The sun sinks low over green hills and high cumulus clouds tilt and light on fire and everything tumbles into purple ashes until the stars come out. The cows say moo over and over again. There are ten each in the upper and lower half trailer lined with hay; they look innocent in a manger scene.
In the ecologist literature (article by David Barash) I read that we are all one, that every atom in me was once in other creatures, and every action I take affects everything else. Of course, we all know this from interacting with other humans, but the key to understanding our current culture is that we don't (yet) interact with rain like we do with a human.
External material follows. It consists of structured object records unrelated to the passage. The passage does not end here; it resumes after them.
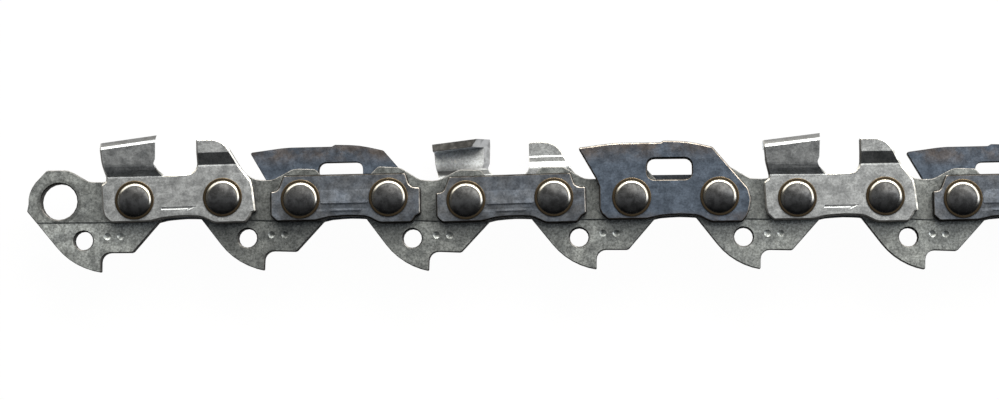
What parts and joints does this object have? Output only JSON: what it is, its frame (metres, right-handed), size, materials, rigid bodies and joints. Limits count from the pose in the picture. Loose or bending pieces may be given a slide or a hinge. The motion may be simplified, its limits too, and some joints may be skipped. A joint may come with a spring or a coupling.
{
  "type": "saw chain",
  "caption": "Free length of low-profile saw chain: hooked drive links, riveted side links, cutters with depth gauges and slotted bumper straps.",
  "frame": {"origin": "middle of the underside of the chain's box, the chain lying on its left side", "axes": "+X along the chain in its direction of travel, +Y from the drive tangs to the cutting edges, +Z along the rivets to the chain's right-hand side"},
  "size_m": [0.1278, 0.0156, 0.0057],
  "materials": {
    "drive_link_steel": "dark tempered steel, satin, mottled",
    "cutter_chrome": "matt grey plated steel, fine grain",
    "tie_strap_steel": "dark violet-blued steel, satin",
    "bumper_steel": "slate-blue tempered steel with brown heat tints",
    "rivet_steel": "near-black polished steel"
  },
  "bodies": {
    "drive_1": {"drive_link_1": "drive_link_steel"},
    "pair_1": {"left_tie_strap_1": "tie_strap_steel", "right_cutter_1": "cutter_chrome", "rivet_01": "rivet_steel", "rivet_02": "rivet_steel"},
    "drive_2": {"drive_link_2": "drive_link_steel"},
    "pair_2": {"left_bumper_2": "bumper_steel", "right_tie_strap_2": "tie_strap_steel", "rivet_03": "rivet_steel", "rivet_04": "rivet_steel"},
    "drive_3": {"drive_link_3": "drive_link_steel"},
    "pair_3": {"left_cutter_3": "cutter_chrome", "right_tie_strap_3": "tie_strap_steel", "rivet_05": "rivet_steel", "rivet_06": "rivet_steel"},
    "drive_4": {"drive_link_4": "drive_link_steel"},
    "pair_4": {"left_tie_strap_4": "tie_strap_steel", "right_bumper_4": "bumper_steel", "rivet_07": "rivet_steel", "rivet_08": "rivet_steel"},
    "drive_5": {"drive_link_5": "drive_link_steel"},
    "pair_5": {"left_tie_strap_5": "tie_strap_steel", "right_cutter_5": "cutter_chrome", "rivet_09": "rivet_steel", "rivet_10": "rivet_steel"},
    "drive_6": {"drive_link_6": "drive_link_steel"},
    "pair_6": {"left_bumper_6": "bumper_steel", "right_tie_strap_6": "tie_strap_steel", "rivet_11": "rivet_steel", "rivet_12": "rivet_steel"},
    "drive_7": {"drive_link_7": "drive_link_steel"}
  },
  "joints": [
    {"name": "rivet_01_hinge", "type": "hinge", "parent": "drive_1", "child": "pair_1", "pos_m": [-0.05153, 0.00023, 0.00283], "axis": [0, 0, -1], "range_deg": [-18.5, 27.2]},
    {"name": "rivet_02_hinge", "type": "hinge", "parent": "pair_1", "child": "drive_2", "pos_m": [-0.04164, 0.00055, 0.00283], "axis": [0, 0, -1], "range_deg": [-23.3, 22.4]},
    {"name": "rivet_03_hinge", "type": "hinge", "parent": "drive_2", "child": "pair_2", "pos_m": [-0.0329, 0.00034, 0.00283], "axis": [0, 0, -1], "range_deg": [-17.3, 28.4]},
    {"name": "rivet_04_hinge", "type": "hinge", "parent": "pair_2", "child": "drive_3", "pos_m": [-0.023, 0.00057, 0.00283], "axis": [0, 0, -1], "range_deg": [-23.4, 22.3]},
    {"name": "rivet_05_hinge", "type": "hinge", "parent": "drive_3", "child": "pair_3", "pos_m": [-0.01427, 0.00025, 0.00283], "axis": [0, 0, -1], "range_deg": [-16, 29.7]},
    {"name": "rivet_06_hinge", "type": "hinge", "parent": "pair_3", "child": "drive_4", "pos_m": [-0.00437, 0.00057, 0.00283], "axis": [0, 0, -1], "range_deg": [-21.9, 23.8]},
    {"name": "rivet_07_hinge", "type": "hinge", "parent": "drive_4", "child": "pair_4", "pos_m": [0.00437, 0.00057, 0.00283], "axis": [0, 0, -1], "range_deg": [-19.3, 26.4]},
    {"name": "rivet_08_hinge", "type": "hinge", "parent": "pair_4", "child": "drive_5", "pos_m": [0.01427, 0.00069, 0.00283], "axis": [0, 0, -1], "range_deg": [-21.8, 23.9]},
    {"name": "rivet_09_hinge", "type": "hinge", "parent": "drive_5", "child": "pair_5", "pos_m": [0.023, 0.00053, 0.00283], "axis": [0, 0, -1], "range_deg": [-17.9, 27.8]},
    {"name": "rivet_10_hinge", "type": "hinge", "parent": "pair_5", "child": "drive_6", "pos_m": [0.0329, 0.0007, 0.00283], "axis": [0, 0, -1], "range_deg": [-22.8, 22.9]},
    {"name": "rivet_11_hinge", "type": "hinge", "parent": "drive_6", "child": "pair_6", "pos_m": [0.04164, 0.00042, 0.00283], "axis": [0, 0, -1], "range_deg": [-17, 28.7]},
    {"name": "rivet_12_hinge", "type": "hinge", "parent": "pair_6", "child": "drive_7", "pos_m": [0.05154, 0.00063, 0.00283], "axis": [0, 0, -1], "range_deg": [-21.8, 23.9]}
  ]
}
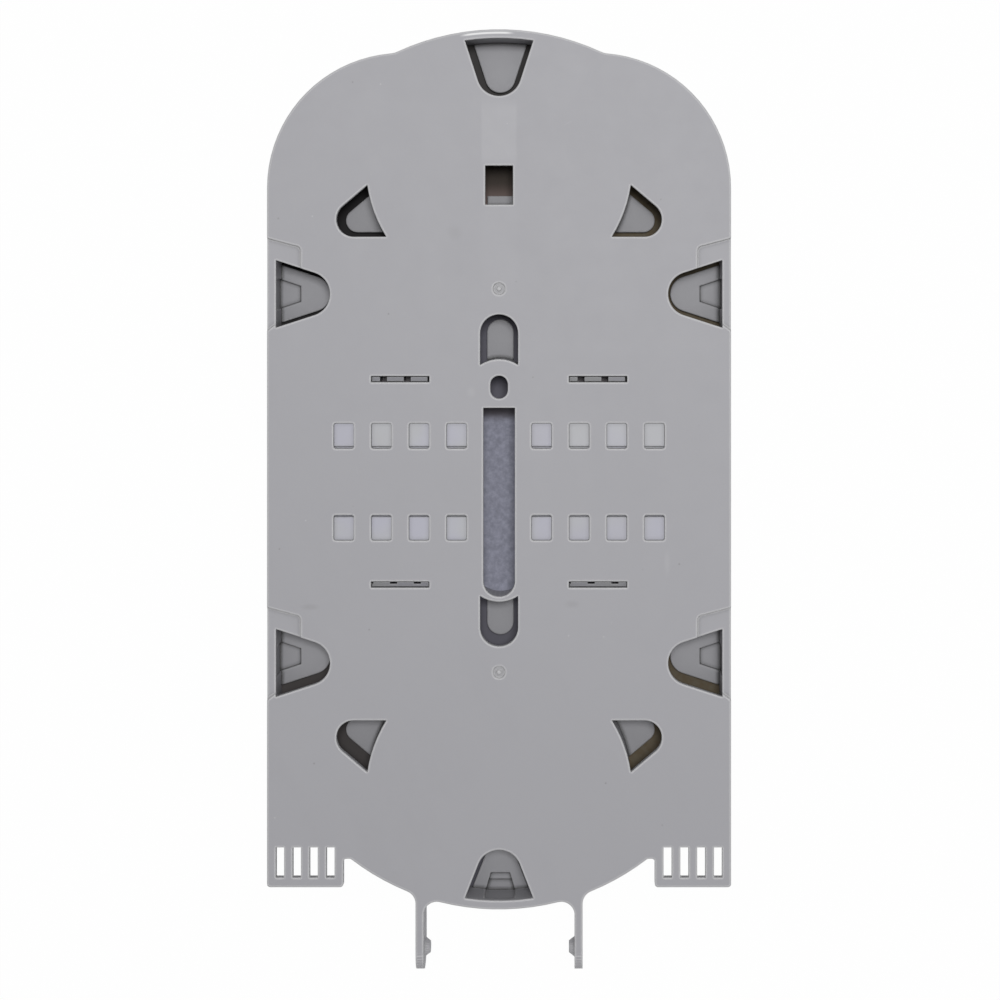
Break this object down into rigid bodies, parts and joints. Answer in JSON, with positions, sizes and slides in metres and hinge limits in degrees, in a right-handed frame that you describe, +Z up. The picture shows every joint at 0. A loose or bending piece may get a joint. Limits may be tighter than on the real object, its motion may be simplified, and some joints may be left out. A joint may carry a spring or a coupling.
{
  "type": "fibre splice tray",
  "caption": "Flat moulded fibre splice tray with rounded far end, under-tab windows, press-in splice holders, cable-tie ladders and hinge legs.",
  "frame": {"origin": "on the surface that the tray lies on, under the middle of its overall width and length", "axes": "+Z up through the flat back of the plate, +Y from the hinge legs to the latch end, +X to the right seen from above"},
  "size_m": [0.098, 0.1996, 0.009],
  "materials": {
    "tray_grey": "matte moulded, mid grey",
    "holder_white": "matte moulded, white"
  },
  "bodies": {
    "root": {"tray": "tray_grey", "splice_holder_left": "holder_white", "splice_holder_right": "holder_white"}
  },
  "joints": []
}
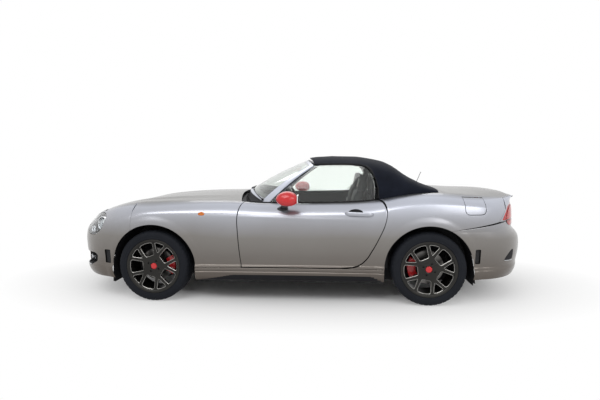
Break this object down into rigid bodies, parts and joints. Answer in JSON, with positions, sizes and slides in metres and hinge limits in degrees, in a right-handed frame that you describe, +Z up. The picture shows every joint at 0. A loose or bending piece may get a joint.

We listen to weather forecasts of the rain's behavior, what experts think it might do. No one does that for other people. We know other people are too complex for 3-dimensional weekend forecasts. Or, take earthquakes. Great beyond comparison to a human body, but in scale of effect like a governor or a president or a war, maybe. Sure its possible to speculate about their arrival, but when they do arrive only their presence matters. Or cherry blossom season, when everyone goes outside to say hello to mother nature, a homecoming parade for a season and a life-force, back after a long sojourn to more southern climes. The Navajo consider it extremely rude to not greet the rising sun. Would you ignore your own grandmother?
"If we see individuals, we don't see that they are only intersections of an infinite tapestry of connections. So ecologists do not speak of the bear or the forest, but the bear-forest ecosystem."